From the skewering wit and insight of Weaponsman.
Another Internet Commando Demands Answers
Another Internet Terrorologist(*) in the Thpenther Ackerman mode is vewwy vewwy upset that he doesn’t have better visibility into the Abbotabad raid that whacked Bin Laden. No word on whether he’s packing his backpack and running away to join the thircus. On the other hand, we can take it to the bank that he’s not running away to join the Army (or Marines or SEALs). Or even the Air Force, that noble alternative to military service. But I digress.
As John Hudson, the Internet Terrorologist in question, puts it in The Atlantic, a publication legendary for its insistence that Sarah Palin’s last kid was some kind of Manchurian Child doppelgänger, “the narrative of the raid on Osama bin Laden’s compound is getting another revamp.”
Let me explain it in terms even the uterus detectives at the Atlantic can understand: those who know aren’t talking, and those who are talking don’t know.
That’s the way we roll in the special ops world. Even a retired SEAL DEVGRU officer can’t find out what happened (Chuck Pfarrer is exactly that, and his book is part laughably speculative and part reasonably speculative, but absolutely all speculative). A journalist’s odds of getting this information? Hah.
It would be unfair to say that operators think of journalists as something like terrorists. The terrorists at least get some grudging respect for their commitment to their twisted ideals, and their imaginative asymmetric exploitation of the few strengths they have in this lopsided battle. The journalists — well, we know where they stand. (Thank you, Mike Wallace, poster boy for moral cowardice in his own phrase). If they’re so cosmically good at figuring things out, they ought to know where we stand.

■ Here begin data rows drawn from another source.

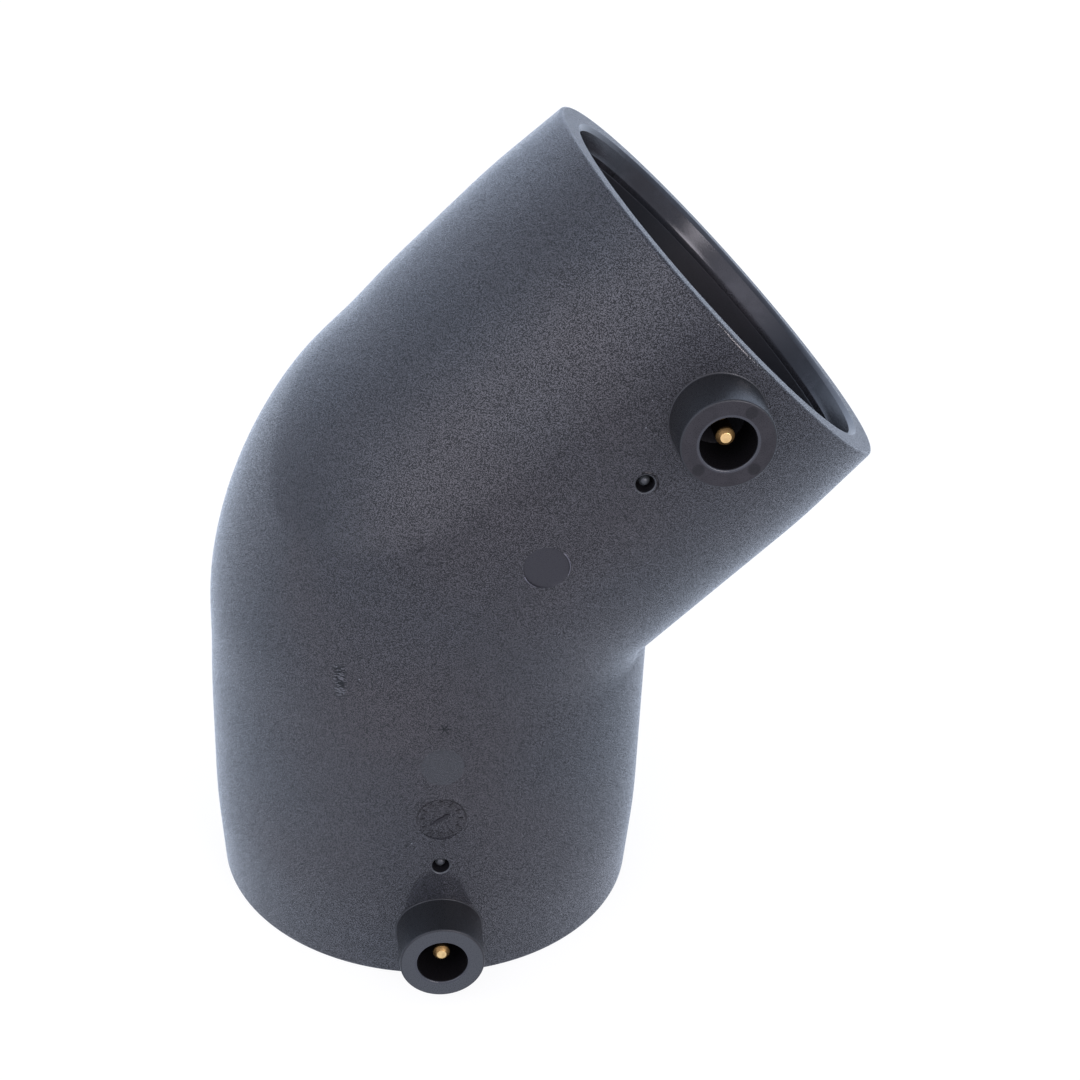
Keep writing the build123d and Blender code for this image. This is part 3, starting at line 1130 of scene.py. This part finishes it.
class ELBOW_OT_pins(bpy.types.Operator):
    """Build the two brass terminal pins"""

    bl_idname = "elbow.pins"
    bl_label = "Terminal pins"

    def execute(self, context):
        tone = tuple(context.scene.elbow_colours.brass)
        bright = brass("terminal_brass_tip", tone, 0.2, 0.38)
        # The side takes a rougher brass at about half the tip's tone: the darker tone is painted
        # shade down the well.
        shaded_side_brass = brass("terminal_brass_side", tinted(tone, 0.5, 0.45, 0.4), 0.4, 0.6)
        add_tarnish_and_painted_shade(shaded_side_brass)
        for side, carry in (("lower", Matrix()), ("upper", mitre_mirror())):
            add_piece(f"{side}_pin_turned", build_pin(carry), [bright, shaded_side_brass],
                      "terminal_brass", f"{side}_terminal_pin")
        return {"FINISHED"}


class ELBOW_OT_dial(bpy.types.Operator):
    """Add the date dial's plain ticks and arrow"""

    bl_idname = "elbow.dial"
    bl_label = "Date dial"

    def execute(self, context):
        # The ticks' dark smooth finish and the arrow's dark socket finish paint the shade of
        # engraved marks.
        smooth, painted_shade = (bpy.data.materials[f"polyethylene_{look}"] for look in ("smooth", "socket"))
        ticks = mesh_from_tree("dial_ticks", dial_marks_tree(smooth), {
            "Count": context.scene.elbow_sizes.dial_ticks, "Ring Radius": 4.5 * MM,
            "Bar Size": (1.2 * MM, 0.4 * MM, 0.4 * MM),
            "Place": (0, -flat_height(DIAL_RADIUS), DIAL_FROM_MOUTH)})
        add_piece("date_dial_ticks", ticks, [], "moulded_polyethylene")
        add_piece("date_dial_arrow", build_dial_arrow(), [painted_shade], "moulded_polyethylene")
        return {"FINISHED"}


class ELBOW_OT_wire(bpy.types.Operator):
    """Wind the round heating wire through the wall of both sockets"""

    bl_idname = "elbow.wire"
    bl_label = "Heating wire"

    def execute(self, context):
        sizes = context.scene.elbow_sizes
        drawn = metal("resistance_wire_drawn", tuple(context.scene.elbow_colours.wire), 0.35,
                      (2600.0, 3.0), (0.35, 0.7, 0.6), (0.28, 0.45))
        mesh = mesh_from_tree("heating_wire_round", heating_wire_tree(drawn), {
            "Wire Radius": sizes.wire_diameter / 2, "Coil Radius": COIL_RADIUS,
            "Turns": sizes.wire_turns, "Rise": COIL_END - COIL_START})
        if len(mesh.polygons) < 1000:
            raise RuntimeError("the heating wire's path came out empty")
        mesh.shade_smooth()
        add_piece("heating_wire_round", mesh, [], "resistance_wire", "heating_wire")
        return {"FINISHED"}


class ELBOW_OT_stage(bpy.types.Operator):
    """Add the white floor, the soft lights and the camera"""

    bl_idname = "elbow.stage"
    bl_label = "Stage"

    def execute(self, context):
        scene = context.scene
        scene.view_settings.view_transform = "Standard"
        bm = bmesh.new()
        bmesh.ops.create_grid(bm, x_segments=1, y_segments=1, size=6.0)
        floor = add_object("floor", mesh_of(bm, "floor"))
        floor.data.materials.append(white_surround_material("floor_white", 0.12))
        scene.world = studio_world()
        add_softbox("front_softbox", (0.43, -0.93, 0.4), (0.07, 0, 0.15), 0.4, 4.5,
                    (1.0, 0.92, 0.95))
        add_softbox("right_softbox", (0.75, -0.66, 0.36), (0.06, 0, 0.15), 0.24, 0.6,
                    (0.88, 0.95, 1.0))
        add_camera(scene)
        return {"FINISHED"}


class ELBOW_PT_panel(bpy.types.Panel):
    """Lists the steps that build the elbow."""

    bl_label = "Electrofusion Elbow"
    bl_idname = "ELBOW_PT_panel"
    bl_space_type = "VIEW_3D"
    bl_region_type = "UI"
    bl_category = "Elbow"

    def draw(self, context):
        layout = self.layout
        for group in (context.scene.elbow_sizes, context.scene.elbow_colours):
            for name in group.__annotations__:
                layout.prop(group, name)
        for step in STEPS:
            layout.operator(step.bl_idname)


STEPS = (ELBOW_OT_body, ELBOW_OT_dial, ELBOW_OT_pins, ELBOW_OT_wire, ELBOW_OT_stage)
CLASSES = (ElbowSizes, ElbowColours, *STEPS, ELBOW_PT_panel)


def register():
    for cls in CLASSES:
        bpy.utils.register_class(cls)
    bpy.types.Scene.elbow_sizes = bpy.props.PointerProperty(type=ElbowSizes)
    bpy.types.Scene.elbow_colours = bpy.props.PointerProperty(type=ElbowColours)


def unregister():
    del bpy.types.Scene.elbow_colours
    del bpy.types.Scene.elbow_sizes
    for cls in reversed(CLASSES):
        bpy.utils.unregister_class(cls)


def main():
    register()
    bpy.ops.elbow.body()
    bpy.ops.elbow.dial()
    bpy.ops.elbow.pins()
    bpy.ops.elbow.wire()
    bpy.ops.elbow.stage()


if __name__ == "__main__":
    main()
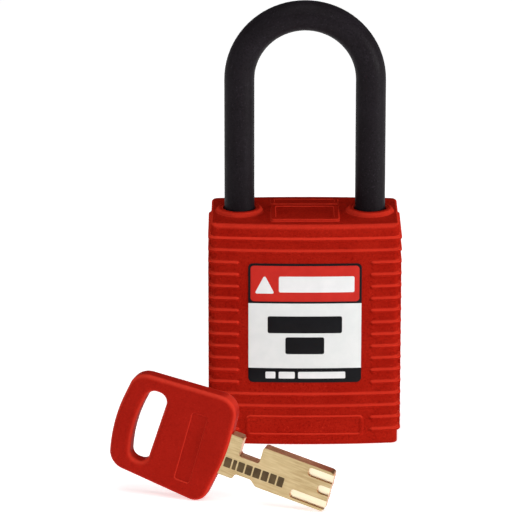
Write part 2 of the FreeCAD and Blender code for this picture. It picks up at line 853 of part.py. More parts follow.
def make_shackle():
    body = new_body("shackle_body")
    leg = size("leg_offset")
    path = new_sketch(body, "shackle_path", "XZ_Plane")
    heel = Vector(-value_of(leg), value_of(size("heel_end")), 0)
    spring_line = value_of(size("arch_spring"))
    left = Vector(-value_of(leg), spring_line, 0)
    right = Vector(value_of(leg), spring_line, 0)
    toe = Vector(value_of(leg), value_of(size("toe_end")), 0)
    path.addGeometry(Part.LineSegment(heel, left), False)
    arch = Part.ArcOfCircle(Part.Circle(Vector(0, spring_line, 0), Vector(0, 0, 1), value_of(leg)), 0, math.pi)
    path.addGeometry(arch, False)
    path.addGeometry(Part.LineSegment(right, toe), False)
    path.addConstraint(Sketcher.Constraint("Coincident", 0, 2, 1, 2))
    path.addConstraint(Sketcher.Constraint("Coincident", 1, 1, 2, 1))
    hold(path, "DistanceX", 0, 1, -leg)
    hold(path, "DistanceY", 0, 1, size("heel_end"))
    hold(path, "DistanceX", 0, 2, -leg)
    hold(path, "DistanceY", 0, 2, size("arch_spring"))
    hold(path, "DistanceX", 2, 1, leg)
    hold(path, "DistanceY", 2, 1, size("arch_spring"))
    hold(path, "DistanceY", 1, 3, size("arch_spring"))
    hold(path, "DistanceX", 2, 2, leg)
    hold(path, "DistanceY", 2, 2, size("toe_end"))
    section = new_sketch(body, "shackle_section", "XY_Plane", size("heel_end"))
    draw_circle(section, -leg, 0, size("shackle_radius"))
    sweep = body.newObject("PartDesign::AdditivePipe", "shackle_sweep")
    sweep.Profile = section
    sweep.Spine = (path, ["Edge1", "Edge2", "Edge3"])
    doc.recompute()
    levels = (size("notch_bottom"), size("notch_top"))
    notches = new_sketch(body, "bolt_notches", "XZ_Plane")
    inner = leg - size("shackle_radius") - 1
    draw_polygon(notches, rectangle((inner, size("notch_floor")), levels))
    draw_polygon(notches, rectangle((-size("notch_floor"), -inner), levels))
    pocket(body, notches, size("shackle_radius") * 4, both_ways=True)
    flat = new_sketch(body, "heel_groove", "YZ_Plane", -leg - size("shackle_radius") * 2)
    outer = size("shackle_radius") + 1
    draw_polygon(flat, rectangle((size("heel_flat"), outer), (size("heel_groove_bottom"), size("heel_groove_top"))))
    pocket(body, flat, size("shackle_radius") * 4, away=True)
    round_body(body, size("leg_end_round"), leg_end_edge)
    node("shackle", body)
    make_spring("shackle_spring", "shackle_spring", -leg, 0, size("core_bottom"), size("heel_end"))


def leg_end_edge(edge):
    """The round edges at the lower ends of the two legs."""
    levels = (value_of(size("heel_end")), value_of(size("toe_end")))
    return any(at_level(level)(edge) for level in levels)


# Key

def key_placement(height):
    """The key stands on its lower edge: yawed about Z and dipped towards its tip."""
    yaw = math.radians(value_of(size("key_yaw")))
    dip = math.radians(value_of(size("key_dip")))
    along = Vector(math.cos(yaw) * math.cos(dip), -math.sin(yaw) * math.cos(dip), -math.sin(dip))
    outwards = Vector(-math.sin(yaw), -math.cos(yaw), 0)
    upwards = outwards.cross(along)
    turn = Rotation(along, upwards, outwards, "ZXY")
    return Placement(Vector(value_of(size("key_x")), value_of(size("key_y")), height), turn)


def blade_outline():
    """Corners of the blade; the neck at its far end is moulded into the bow."""
    near = -size("bow_near") - size("bow_corner")
    far = -size("neck_end")
    neck = size("neck_half_height")
    top = size("shoulder_top")
    bottom = size("shoulder_bottom")
    step = size("step_height")
    half = size("blade_half_height")
    tip = size("blade_tip")
    start = -size("notch_start")
    end = size("notch_end")
    floor = size("notch_height")
    return [
        (far, -neck), (near, -neck), (near, -bottom), (start, -bottom), (0, -step), (size("blade_step_start"), -step),
        (size("blade_step_end"), -half), (tip, -half), (tip, half), (end, half), (end, floor), (start, floor),
        (start, top), (near, top), (near, neck), (far, neck),
    ]


def bow_outline():
    """Corners of the bow: both ends are slightly pointed, and rounded afterwards."""
    near, near_corner = -size("bow_near"), -size("bow_near_corner")
    far, far_corner = -size("bow_far"), -size("bow_far_corner")
    high, low = size("bow_half_near"), size("bow_half_far")
    return [(far_corner, -low), (near_corner, -high), (near, 0), (near_corner, high), (far_corner, low), (far, 0)]


def bow_slot_outline():
    """Corners of the opening for a key ring."""
    near, far, far_corner = -size("bow_slot_near"), -size("bow_slot_far"), -size("bow_slot_far_corner")
    tall = size("bow_slot_half_height")
    return [(far_corner, -tall), (near, -tall), (near, tall), (far_corner, tall), (far, 0)]


def make_key():
    thick = size("blade_half_thickness")
    blade = new_body("blade_body")
    outline = new_sketch(blade, "blade_outline", "XY_Plane")
    draw_polygon(outline, blade_outline())
    pad(blade, outline, thick * 2, both_ways=True)
    round_body(blade, size("blade_corner"), blade_corner_edge)
    round_body(blade, size("blade_tip_corner"), blade_tip_edge)
    tip = size("blade_tip") + 1
    for side, face in ((1, "outer"), (-1, "inner")):
        slots = new_sketch(blade, "key_slots_" + face, "XY_Plane", thick * side)
        for across, start, width in KEY_SLOTS:
            middle = across * side
            draw_polygon(slots, rectangle((start, tip), (middle - width / 2, middle + width / 2)))
        pocket(blade, slots, size("key_slot_depth"), away=side < 0)
    round_body(blade, size("key_slot_end"), slot_end_edge)
    bow = new_body("bow_body")
    blank = new_sketch(bow, "bow_outline", "XY_Plane")
    draw_polygon(blank, bow_outline())
    pad(bow, blank, size("bow_half_thickness") * 2, both_ways=True)
    round_body(bow, size("bow_corner"), bow_corner_edge)
    round_body(bow, size("bow_side_round"), bow_side_edge)
    opening = new_sketch(bow, "bow_opening", "XY_Plane")
    draw_polygon(opening, bow_slot_outline())
    pocket(bow, opening, size("bow_half_thickness") * 4, both_ways=True)
    round_body(bow, size("bow_slot_corner"), slot_corner_edge)
    round_body(bow, size("bow_rim"), bow_rim_edge)
    doc.recompute()
    moulded = cut("key_bow", bow, blade)
    rise = -lowest_point(key_placement(0), [blade, bow])
    for piece in (blade, bow):
        piece.Placement = key_placement(rise)
    node("key_blade", blade)
    node("key_bow", moulded)


def corner_of(edge):
    """Where an upright edge stands, as (along the blade, across it)."""
    point = edge.Vertexes[0].Point
    return point.x, point.y


def blade_corner_edge(edge):
    """Corners of the shoulder and the notch; the neck stays square."""
    start, tip = -value_of(size("notch_start")), value_of(size("blade_tip"))
    return upright(edge) and start - 0.01 < corner_of(edge)[0] < tip - 0.01


def blade_tip_edge(edge):
    return upright(edge) and corner_of(edge)[0] > value_of(size("blade_tip")) - 0.01


def slot_end_edge(edge):
    """The corners where the milled slots end."""
    starts = [start for _, start, _ in KEY_SLOTS]
    return upright(edge) and any(abs(corner_of(edge)[0] - start) < 0.01 for start in starts)


def bow_corner_edge(edge):
    return upright(edge) and abs(corner_of(edge)[1]) > value_of(size("bow_half_far")) - 0.01


def bow_side_edge(edge):
    return upright(edge) and abs(corner_of(edge)[1]) < 0.01


def slot_corner_edge(edge):
    """The corners of the key ring opening."""
    near, far = value_of(size("bow_slot_near")), value_of(size("bow_slot_far"))
    return upright(edge) and near - 0.01 < -corner_of(edge)[0] < far + 0.01


def bow_rim_edge(edge):
    """The outline edges of the bow's two faces."""
    level = value_of(size("bow_half_thickness"))
    return at_level(level)(edge) or at_level(-level)(edge)


def lowest_point(placement, bodies):
    """The lowest Z that any of the bodies would reach at a placement."""
    lowest = []
    for body in bodies:
        shape = body.Shape.copy()
        shape.Placement = placement
        lowest.append(shape.optimalBoundingBox(False, False).ZMin)
    return min(lowest)


def check_and_write():
    doc.recompute()
    for obj in doc.Objects:
        if "Invalid" in obj.State or "Error" in obj.State:
            raise RuntimeError("%s (%s) failed" % (obj.Name, obj.Label))
    for obj in parts:
        if obj.Shape.isNull() or not obj.Shape.isValid() or obj.Shape.Volume <= 0:
            raise RuntimeError("%s has no valid solid" % obj.Label)
    os.makedirs("parts", exist_ok=True)
    for obj in parts:
        obj.Shape.exportStep("parts/%s.step" % obj.Label)
        bounds = obj.Shape.optimalBoundingBox(False, False)
        print("%-26s solids %d  volume %9.2f  z %.2f to %.2f" % (
            obj.Label, len(obj.Shape.Solids), obj.Shape.Volume, bounds.ZMin, bounds.ZMax))


fill_sheet()
make_shell()
make_label("front_label", "front", -1)
make_label("back_label", "back", 1)
make_lower_core()
make_upper_core()
make_bottom_cap()
make_cap_screws()
make_housing()
make_plug()
make_plug_clip()
make_sliders()
make_side_bars()
make_tailpiece()
make_cam_disc()
make_bolts()
make_shackle()
make_key()
check_and_write()
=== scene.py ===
import json
import math

import bmesh
import bpy
from mathutils import Matrix, Vector
from mathutils.geometry import area_tri, delaunay_2d_cdt


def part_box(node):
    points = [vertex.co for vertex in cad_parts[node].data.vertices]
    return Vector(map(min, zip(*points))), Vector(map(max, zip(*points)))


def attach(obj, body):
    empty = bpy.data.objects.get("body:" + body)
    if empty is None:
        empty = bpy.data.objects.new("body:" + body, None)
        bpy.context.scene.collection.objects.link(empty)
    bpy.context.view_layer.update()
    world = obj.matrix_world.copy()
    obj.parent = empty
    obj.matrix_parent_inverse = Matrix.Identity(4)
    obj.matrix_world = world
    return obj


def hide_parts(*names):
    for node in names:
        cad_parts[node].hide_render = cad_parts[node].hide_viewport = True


# Looks of the keyed safety padlock. Metres, +Z up; the front label faces -Y, and the origin is
# under the body's middle.

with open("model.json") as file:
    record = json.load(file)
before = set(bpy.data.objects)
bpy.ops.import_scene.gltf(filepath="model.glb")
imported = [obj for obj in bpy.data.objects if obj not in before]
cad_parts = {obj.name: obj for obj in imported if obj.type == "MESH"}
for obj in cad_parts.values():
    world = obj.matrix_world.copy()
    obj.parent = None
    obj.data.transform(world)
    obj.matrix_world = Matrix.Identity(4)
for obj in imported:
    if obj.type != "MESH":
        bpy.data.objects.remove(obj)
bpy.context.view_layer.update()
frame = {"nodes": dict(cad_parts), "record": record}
nodes = frame["nodes"]

MM = 0.001

# Sizes in millimetres that the frame's boxes don't give directly
HALF_WIDTH = 19.75
HALF_DEPTH = 10.5
FRONT_BOW = 1.2
BACK_BOW = 0.9
CORNER = 1.4
BODY_HEIGHT = 48.9
TOP_ROUND = 0.6
FRONT_TOP_ROUND = 1.25
CAVITY_HALF_WIDTH = 17.9
CAVITY_HALF_DEPTH = 8.4
CAVITY_TOP = 46.6
RIB_COUNT = 17
RIB_LOWEST = 3.2
RIB_PITCH = 2.65
RIB_FULL = (3, 2, 15, 16)
RIB_END = 14.35
RIB_SIDE = 0.65
RIB_FACE = 0.45
RIB_CREST = 0.14
RIB_FOOT = 0.6
LEVEL_STEP = 0.075
LEVEL_GAP = 0.045
BAND_HALF_DEPTH = 6.5
BAND_BOTTOM = 3.0
BAND_TOP = 47.3
LEG_OFFSET = 13.8
LEG_HOLE = 3.4
PLAQUE = (12.4, 1.9, 6.5)
TOP_PAD = (-7.2, -8.0, 7.2, 2.5)
TOP_BAR = (-7.2, 4.2, 7.2, 8.3)
CORNER_STEPS = 8
CIRCLE_STEPS = 72
SLIVER = 0.00002  # square millimetres: flat triangles between points of one straight edge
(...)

Hudson’s second mistake is assuming that other people are telling the truth — especially journalists. In the rush to get in print in May 2011, no one bothered with accuracy, or with multiple independent sources. They just started typing. “Shaping the narrative,” gathering (or making up) facts that fit, hammering facts that didn’t into shape, throwing facts they didn’t like away. That’s how they roll.
In the latest, Hudson is upset that information in a speech by a CIA lawyer — trust us, he wasn’t there either, and like any lawyer is closer to being part of the problem set than part of the solutions toolbox — contradicts previous statements by Administration wallahs who also weren’t there, some of whom were quoted anonymously by other journalists (try to give that word the tone it needs, somewhere between oxygen thieves and pedophiles).
If you’re concerned about the anonymous (and probably either uninformed or nonexistent) sources of CBS’s David Martin disagreeing with the anonymous (and probably nonexistent) sources of the New Yorker’s Nicholas Schmidle, go for it.
(One thing Hudson has done is brought out the crazies in his comments section. It’s entertaining in an I-shouldn’t-be-laughing-at-these-peoples’-mental-disabilities kind of way. You know the signs: irrational conspiracy theories, accusations of cover-up, blocks of text with no paragraphs).
(*) Terrorologist: a term used exclusively by self-promoting phonies. Hudson doesn’t use it, but he deserves it after this pathetic column).